— Begin LISTED RECORDS —

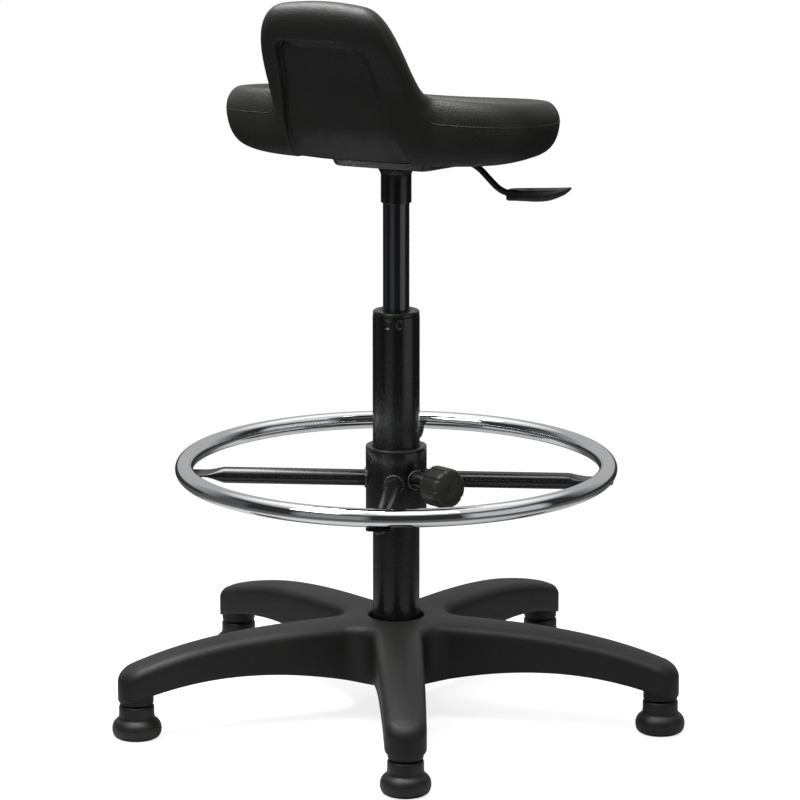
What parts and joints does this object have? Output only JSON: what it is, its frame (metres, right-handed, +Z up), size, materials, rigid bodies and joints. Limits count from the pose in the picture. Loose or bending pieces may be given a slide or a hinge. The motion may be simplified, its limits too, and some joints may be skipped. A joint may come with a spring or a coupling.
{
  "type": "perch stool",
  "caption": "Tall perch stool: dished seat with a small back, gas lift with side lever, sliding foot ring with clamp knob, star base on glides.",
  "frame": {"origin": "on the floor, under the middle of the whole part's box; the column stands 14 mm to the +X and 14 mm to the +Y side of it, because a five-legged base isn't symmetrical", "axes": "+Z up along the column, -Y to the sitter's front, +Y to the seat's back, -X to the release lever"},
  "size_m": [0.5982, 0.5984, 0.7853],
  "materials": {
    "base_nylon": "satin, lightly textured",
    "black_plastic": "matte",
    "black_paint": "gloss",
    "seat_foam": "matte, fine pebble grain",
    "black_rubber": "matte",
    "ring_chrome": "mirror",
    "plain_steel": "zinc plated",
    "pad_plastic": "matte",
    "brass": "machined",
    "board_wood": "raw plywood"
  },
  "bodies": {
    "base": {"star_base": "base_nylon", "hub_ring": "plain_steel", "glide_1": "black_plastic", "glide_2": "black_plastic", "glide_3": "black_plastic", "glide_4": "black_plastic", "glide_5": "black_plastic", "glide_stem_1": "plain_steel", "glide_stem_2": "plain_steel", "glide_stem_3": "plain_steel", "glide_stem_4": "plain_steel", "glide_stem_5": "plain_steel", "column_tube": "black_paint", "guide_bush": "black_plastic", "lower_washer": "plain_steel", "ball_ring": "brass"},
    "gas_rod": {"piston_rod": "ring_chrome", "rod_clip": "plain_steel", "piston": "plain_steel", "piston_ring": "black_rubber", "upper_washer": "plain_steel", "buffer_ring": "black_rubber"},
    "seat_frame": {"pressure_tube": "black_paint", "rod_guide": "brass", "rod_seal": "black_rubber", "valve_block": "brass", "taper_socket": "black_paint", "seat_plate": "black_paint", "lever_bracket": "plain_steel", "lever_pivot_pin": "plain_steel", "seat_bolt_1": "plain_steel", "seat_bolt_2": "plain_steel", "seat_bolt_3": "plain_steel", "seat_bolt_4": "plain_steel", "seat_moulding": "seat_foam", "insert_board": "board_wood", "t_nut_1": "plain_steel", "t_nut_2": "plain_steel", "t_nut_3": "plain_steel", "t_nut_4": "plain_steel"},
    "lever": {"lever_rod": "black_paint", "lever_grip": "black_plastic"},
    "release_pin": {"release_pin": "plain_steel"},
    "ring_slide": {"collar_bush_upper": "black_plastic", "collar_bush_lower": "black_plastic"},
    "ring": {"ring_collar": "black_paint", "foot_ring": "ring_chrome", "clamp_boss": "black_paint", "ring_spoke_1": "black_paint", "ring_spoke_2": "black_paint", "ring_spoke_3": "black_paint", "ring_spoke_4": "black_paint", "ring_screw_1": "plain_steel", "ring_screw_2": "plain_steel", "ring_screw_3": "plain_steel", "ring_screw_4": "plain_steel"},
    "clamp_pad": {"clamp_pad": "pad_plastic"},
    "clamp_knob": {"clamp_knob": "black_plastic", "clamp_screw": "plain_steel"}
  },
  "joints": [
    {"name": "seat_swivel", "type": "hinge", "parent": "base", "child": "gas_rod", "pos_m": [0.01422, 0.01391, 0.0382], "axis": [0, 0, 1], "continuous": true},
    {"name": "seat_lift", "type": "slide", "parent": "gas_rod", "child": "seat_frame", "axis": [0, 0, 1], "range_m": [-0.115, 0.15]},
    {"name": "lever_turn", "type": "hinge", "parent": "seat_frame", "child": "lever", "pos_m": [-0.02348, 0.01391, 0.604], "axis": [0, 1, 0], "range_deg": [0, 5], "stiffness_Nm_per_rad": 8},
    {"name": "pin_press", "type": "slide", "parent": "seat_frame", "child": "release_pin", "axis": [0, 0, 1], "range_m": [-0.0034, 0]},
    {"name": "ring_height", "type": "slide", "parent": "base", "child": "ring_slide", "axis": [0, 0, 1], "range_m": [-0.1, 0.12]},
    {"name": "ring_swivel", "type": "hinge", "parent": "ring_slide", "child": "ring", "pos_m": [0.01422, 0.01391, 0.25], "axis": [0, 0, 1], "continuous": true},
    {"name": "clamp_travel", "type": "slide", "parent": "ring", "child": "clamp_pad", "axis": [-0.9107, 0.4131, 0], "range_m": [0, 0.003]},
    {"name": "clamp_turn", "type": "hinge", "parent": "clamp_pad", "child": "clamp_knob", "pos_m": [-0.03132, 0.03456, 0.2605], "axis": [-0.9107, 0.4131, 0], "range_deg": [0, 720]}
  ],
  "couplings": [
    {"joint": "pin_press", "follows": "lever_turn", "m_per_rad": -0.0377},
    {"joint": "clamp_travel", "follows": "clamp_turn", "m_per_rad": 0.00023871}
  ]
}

— End LISTED RECORDS —
— Begin LISTED RECORDS —

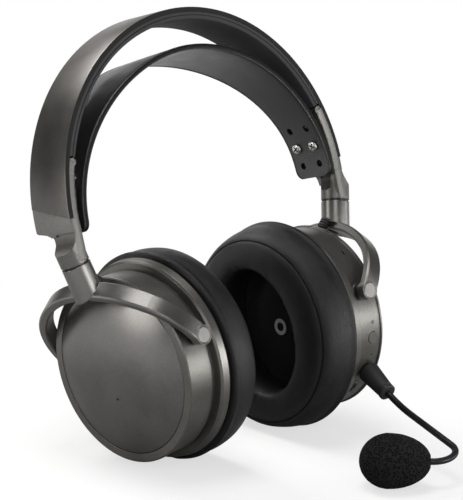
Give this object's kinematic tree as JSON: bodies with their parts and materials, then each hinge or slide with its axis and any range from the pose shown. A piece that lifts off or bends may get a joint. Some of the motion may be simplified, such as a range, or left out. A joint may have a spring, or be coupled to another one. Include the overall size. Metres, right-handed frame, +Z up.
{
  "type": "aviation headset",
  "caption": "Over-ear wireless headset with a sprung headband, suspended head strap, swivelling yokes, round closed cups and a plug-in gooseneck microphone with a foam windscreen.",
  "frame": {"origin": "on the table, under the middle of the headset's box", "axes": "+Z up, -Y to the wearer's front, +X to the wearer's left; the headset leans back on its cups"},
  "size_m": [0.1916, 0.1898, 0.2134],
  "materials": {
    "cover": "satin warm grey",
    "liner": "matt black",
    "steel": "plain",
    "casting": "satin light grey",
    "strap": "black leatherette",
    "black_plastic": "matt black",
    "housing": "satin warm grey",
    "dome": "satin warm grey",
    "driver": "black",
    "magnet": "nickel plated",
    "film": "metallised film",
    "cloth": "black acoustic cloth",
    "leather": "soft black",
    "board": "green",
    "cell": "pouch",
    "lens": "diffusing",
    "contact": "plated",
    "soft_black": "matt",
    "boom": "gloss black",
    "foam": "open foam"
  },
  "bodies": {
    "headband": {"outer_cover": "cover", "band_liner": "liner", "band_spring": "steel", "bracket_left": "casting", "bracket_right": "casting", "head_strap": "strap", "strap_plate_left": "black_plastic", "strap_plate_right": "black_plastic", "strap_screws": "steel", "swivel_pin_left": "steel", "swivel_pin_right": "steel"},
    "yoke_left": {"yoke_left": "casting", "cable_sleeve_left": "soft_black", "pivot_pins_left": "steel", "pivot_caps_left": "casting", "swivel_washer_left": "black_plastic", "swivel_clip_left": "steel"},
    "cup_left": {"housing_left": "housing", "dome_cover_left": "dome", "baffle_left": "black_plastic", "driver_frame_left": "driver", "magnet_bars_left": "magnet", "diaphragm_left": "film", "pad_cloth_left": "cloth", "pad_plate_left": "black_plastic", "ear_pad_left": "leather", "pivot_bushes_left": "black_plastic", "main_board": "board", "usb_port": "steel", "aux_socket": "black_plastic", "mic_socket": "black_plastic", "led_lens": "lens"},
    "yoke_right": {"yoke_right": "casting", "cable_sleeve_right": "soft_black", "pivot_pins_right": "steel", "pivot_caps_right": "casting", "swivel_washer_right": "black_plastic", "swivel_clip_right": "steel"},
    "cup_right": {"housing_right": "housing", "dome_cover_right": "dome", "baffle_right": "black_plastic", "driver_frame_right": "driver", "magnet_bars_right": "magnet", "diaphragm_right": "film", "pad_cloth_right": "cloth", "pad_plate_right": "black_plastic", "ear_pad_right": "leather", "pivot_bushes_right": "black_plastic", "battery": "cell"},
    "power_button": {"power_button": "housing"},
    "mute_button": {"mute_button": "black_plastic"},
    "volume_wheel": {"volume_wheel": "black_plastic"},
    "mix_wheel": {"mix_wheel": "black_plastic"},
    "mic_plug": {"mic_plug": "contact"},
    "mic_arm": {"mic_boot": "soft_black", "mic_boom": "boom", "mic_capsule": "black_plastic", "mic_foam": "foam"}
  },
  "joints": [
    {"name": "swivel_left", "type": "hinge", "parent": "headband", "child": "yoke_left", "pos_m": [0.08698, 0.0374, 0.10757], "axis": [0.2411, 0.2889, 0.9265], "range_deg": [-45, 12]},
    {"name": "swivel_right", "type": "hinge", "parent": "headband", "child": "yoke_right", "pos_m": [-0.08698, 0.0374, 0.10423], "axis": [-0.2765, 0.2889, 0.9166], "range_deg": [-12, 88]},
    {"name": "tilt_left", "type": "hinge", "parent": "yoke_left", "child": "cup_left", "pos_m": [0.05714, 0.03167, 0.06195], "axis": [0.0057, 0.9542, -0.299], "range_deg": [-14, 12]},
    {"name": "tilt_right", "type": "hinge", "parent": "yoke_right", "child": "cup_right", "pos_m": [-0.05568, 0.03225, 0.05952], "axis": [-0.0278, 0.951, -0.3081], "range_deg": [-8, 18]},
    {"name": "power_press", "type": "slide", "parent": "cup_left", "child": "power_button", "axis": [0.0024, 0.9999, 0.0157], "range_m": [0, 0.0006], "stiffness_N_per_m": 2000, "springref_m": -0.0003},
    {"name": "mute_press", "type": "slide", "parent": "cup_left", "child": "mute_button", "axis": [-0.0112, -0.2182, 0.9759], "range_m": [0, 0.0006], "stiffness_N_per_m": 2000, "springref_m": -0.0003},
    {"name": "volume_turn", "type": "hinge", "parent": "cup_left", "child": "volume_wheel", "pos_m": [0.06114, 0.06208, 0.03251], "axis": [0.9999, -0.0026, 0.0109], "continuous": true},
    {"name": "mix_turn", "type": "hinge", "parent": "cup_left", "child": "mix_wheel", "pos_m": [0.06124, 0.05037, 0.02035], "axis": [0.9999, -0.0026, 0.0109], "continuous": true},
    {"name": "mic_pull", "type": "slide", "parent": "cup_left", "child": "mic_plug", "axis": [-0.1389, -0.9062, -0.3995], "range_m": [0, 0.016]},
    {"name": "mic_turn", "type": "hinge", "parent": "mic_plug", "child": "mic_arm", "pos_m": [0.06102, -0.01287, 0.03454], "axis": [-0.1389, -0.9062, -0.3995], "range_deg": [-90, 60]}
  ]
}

— End LISTED RECORDS —

Scan the entries above for the word "JSON" and collect each line holding it.

[RESULT FOR THIS EXERCISE]
What parts and joints does this object have? Output only JSON: what it is, its frame (metres, right-handed, +Z up), size, materials, rigid bodies and joints. Limits count from the pose in the picture. Loose or bending pieces may be given a slide or a hinge. The motion may be simplified, its limits too, and some joints may be skipped. A joint may come with a spring or a coupling.
Give this object's kinematic tree as JSON: bodies with their parts and materials, then each hinge or slide with its axis and any range from the pose shown. A piece that lifts off or bends may get a joint. Some of the motion may be simplified, such as a range, or left out. A joint may have a spring, or be coupled to another one. Include the overall size. Metres, right-handed frame, +Z up.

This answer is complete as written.